Below is a listing. Quote from it, exactly, the lines from the one containing "if empty is" down to the one containing "obj.parent = empty", both ends included, and nothing else.

* begin Source excerpt *

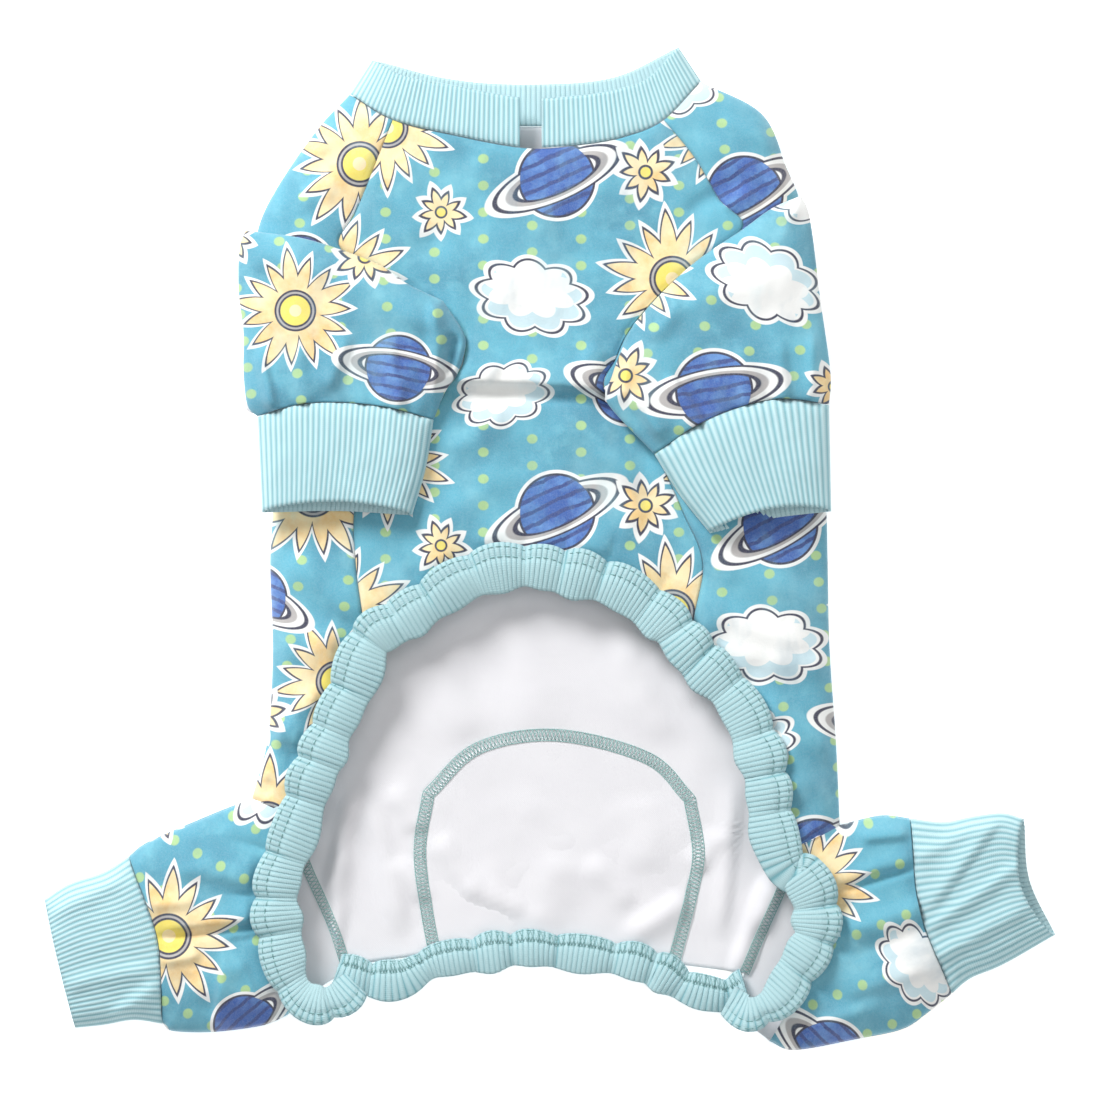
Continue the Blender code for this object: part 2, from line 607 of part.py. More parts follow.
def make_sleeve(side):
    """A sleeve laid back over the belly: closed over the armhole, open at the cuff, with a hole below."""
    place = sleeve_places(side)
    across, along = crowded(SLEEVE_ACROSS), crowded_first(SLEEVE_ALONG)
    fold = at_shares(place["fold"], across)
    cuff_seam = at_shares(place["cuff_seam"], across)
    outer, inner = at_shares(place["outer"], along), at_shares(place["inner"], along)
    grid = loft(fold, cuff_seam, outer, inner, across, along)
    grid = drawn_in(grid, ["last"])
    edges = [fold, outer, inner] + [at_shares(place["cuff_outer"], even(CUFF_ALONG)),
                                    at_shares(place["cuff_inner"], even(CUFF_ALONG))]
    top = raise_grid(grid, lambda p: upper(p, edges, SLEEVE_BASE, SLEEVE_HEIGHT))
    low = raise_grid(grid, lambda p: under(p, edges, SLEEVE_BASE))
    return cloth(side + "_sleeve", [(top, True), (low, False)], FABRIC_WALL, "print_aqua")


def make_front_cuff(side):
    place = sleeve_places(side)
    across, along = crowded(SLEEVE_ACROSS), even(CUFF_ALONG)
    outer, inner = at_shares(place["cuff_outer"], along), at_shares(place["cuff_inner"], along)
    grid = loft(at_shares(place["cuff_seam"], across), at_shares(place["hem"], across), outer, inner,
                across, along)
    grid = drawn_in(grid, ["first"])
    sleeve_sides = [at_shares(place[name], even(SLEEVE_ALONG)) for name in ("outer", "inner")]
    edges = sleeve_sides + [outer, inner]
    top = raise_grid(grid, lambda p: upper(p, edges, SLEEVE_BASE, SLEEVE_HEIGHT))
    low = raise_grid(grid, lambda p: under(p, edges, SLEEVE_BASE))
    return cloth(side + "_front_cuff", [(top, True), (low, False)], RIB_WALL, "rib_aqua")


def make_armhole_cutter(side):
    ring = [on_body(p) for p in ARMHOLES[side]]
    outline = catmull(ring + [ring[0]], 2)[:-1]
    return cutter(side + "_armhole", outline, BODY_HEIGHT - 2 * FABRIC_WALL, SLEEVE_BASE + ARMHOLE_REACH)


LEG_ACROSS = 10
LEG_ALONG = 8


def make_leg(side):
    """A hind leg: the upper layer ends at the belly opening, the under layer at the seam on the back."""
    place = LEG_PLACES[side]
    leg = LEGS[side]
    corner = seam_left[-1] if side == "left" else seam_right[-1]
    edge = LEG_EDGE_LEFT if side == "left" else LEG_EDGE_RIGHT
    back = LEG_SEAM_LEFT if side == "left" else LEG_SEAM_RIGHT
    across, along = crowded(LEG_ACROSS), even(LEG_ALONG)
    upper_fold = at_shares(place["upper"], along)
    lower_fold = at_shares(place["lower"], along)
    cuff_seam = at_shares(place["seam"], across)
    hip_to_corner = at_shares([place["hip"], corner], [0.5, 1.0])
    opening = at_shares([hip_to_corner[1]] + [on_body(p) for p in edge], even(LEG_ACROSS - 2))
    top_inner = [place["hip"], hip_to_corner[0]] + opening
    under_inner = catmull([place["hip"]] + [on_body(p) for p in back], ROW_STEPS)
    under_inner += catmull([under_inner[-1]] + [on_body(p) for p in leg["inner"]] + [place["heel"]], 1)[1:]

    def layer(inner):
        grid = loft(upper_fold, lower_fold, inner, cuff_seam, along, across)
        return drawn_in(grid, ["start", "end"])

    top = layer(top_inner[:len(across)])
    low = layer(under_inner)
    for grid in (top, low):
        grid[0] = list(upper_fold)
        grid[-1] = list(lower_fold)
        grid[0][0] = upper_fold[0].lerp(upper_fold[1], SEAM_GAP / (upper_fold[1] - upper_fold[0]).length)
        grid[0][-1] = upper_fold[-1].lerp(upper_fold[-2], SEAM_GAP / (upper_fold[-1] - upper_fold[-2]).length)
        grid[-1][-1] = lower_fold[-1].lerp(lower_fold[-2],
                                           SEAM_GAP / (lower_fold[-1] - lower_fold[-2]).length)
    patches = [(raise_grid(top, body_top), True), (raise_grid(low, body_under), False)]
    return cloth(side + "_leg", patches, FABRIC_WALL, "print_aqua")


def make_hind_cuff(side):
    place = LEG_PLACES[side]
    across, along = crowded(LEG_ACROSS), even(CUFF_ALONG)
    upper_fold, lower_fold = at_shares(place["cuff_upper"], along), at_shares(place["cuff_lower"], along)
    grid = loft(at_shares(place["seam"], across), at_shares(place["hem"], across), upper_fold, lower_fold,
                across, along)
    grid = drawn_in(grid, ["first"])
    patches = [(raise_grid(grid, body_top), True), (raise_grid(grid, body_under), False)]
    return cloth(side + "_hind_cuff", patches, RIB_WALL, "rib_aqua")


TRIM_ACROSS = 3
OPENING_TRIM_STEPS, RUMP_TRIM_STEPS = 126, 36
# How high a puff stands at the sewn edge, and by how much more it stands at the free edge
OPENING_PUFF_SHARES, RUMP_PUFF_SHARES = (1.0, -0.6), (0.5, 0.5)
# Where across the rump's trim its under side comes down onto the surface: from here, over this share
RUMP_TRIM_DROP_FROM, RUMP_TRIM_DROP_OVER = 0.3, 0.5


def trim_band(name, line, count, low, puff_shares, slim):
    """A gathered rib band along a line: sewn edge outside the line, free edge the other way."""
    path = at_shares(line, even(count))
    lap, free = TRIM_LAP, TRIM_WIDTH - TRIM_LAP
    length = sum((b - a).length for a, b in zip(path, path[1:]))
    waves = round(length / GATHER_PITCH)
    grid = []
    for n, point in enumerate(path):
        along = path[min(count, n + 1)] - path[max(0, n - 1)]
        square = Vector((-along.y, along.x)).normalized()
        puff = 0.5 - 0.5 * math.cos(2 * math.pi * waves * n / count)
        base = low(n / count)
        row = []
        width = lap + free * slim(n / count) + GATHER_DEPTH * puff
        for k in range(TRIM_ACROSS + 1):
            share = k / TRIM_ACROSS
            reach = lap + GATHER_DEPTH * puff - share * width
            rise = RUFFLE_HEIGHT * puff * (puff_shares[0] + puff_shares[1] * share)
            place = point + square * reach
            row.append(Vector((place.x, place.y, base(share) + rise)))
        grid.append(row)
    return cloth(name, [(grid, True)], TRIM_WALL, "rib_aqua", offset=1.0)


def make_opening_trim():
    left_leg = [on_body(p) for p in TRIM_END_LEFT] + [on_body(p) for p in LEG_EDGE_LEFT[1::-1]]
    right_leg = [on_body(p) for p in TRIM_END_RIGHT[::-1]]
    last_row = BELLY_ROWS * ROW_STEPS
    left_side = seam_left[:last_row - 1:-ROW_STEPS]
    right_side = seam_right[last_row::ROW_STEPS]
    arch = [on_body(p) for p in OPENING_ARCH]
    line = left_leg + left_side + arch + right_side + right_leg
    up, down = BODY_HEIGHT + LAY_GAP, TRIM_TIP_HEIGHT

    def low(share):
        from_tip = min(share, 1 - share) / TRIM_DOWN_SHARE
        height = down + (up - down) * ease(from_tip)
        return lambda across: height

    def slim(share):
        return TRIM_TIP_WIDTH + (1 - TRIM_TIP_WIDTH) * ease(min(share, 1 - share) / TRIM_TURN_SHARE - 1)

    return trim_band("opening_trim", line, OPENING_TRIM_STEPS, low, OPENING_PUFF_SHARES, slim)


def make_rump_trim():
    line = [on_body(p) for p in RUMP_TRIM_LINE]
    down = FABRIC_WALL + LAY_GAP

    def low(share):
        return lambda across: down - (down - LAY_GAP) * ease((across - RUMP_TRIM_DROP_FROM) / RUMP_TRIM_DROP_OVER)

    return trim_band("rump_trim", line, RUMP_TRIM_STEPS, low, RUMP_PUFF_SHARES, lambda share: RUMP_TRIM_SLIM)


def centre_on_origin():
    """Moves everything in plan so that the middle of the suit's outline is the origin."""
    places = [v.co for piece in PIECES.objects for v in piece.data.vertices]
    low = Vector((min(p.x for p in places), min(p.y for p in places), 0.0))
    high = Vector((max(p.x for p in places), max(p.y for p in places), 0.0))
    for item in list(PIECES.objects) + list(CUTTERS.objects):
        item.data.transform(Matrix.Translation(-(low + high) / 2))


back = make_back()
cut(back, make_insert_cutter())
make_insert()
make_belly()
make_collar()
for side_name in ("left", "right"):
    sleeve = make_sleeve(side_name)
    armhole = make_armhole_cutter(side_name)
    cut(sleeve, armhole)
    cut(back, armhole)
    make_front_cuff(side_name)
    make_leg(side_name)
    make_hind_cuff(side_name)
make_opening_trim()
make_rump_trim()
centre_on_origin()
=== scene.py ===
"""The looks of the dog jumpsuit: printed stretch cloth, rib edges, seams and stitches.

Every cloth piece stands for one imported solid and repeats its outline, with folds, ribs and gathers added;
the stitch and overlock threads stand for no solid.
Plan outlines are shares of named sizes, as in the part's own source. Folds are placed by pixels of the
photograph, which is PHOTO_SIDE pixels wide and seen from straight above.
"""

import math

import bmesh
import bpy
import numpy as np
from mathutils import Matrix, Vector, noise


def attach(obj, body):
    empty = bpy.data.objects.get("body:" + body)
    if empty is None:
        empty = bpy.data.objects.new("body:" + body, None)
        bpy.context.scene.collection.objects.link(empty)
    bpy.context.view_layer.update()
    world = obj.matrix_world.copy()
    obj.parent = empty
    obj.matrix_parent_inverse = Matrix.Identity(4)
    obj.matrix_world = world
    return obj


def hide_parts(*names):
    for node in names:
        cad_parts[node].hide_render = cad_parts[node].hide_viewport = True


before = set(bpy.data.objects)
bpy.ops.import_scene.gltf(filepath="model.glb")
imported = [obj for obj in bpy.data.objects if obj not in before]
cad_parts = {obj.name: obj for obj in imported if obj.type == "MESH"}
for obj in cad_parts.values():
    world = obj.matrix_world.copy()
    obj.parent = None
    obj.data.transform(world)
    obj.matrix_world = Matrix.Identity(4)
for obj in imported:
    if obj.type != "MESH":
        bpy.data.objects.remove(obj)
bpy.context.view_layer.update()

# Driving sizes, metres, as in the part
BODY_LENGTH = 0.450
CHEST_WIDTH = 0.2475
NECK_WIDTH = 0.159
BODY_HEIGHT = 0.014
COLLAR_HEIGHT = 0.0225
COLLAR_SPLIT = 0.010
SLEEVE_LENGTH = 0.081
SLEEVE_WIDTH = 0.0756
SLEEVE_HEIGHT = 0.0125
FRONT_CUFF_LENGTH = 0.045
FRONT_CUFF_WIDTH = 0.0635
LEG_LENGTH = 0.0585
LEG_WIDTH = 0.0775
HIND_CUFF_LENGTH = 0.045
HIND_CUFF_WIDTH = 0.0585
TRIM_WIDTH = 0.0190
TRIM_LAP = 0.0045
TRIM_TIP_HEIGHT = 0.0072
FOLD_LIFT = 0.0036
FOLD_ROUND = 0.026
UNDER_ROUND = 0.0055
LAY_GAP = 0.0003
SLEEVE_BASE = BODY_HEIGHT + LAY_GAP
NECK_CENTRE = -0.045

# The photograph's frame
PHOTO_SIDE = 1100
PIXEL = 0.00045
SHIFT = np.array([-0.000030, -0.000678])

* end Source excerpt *

* Result:
    if empty is None:
        empty = bpy.data.objects.new("body:" + body, None)
        bpy.context.scene.collection.objects.link(empty)
    bpy.context.view_layer.update()
    world = obj.matrix_world.copy()
    obj.parent = empty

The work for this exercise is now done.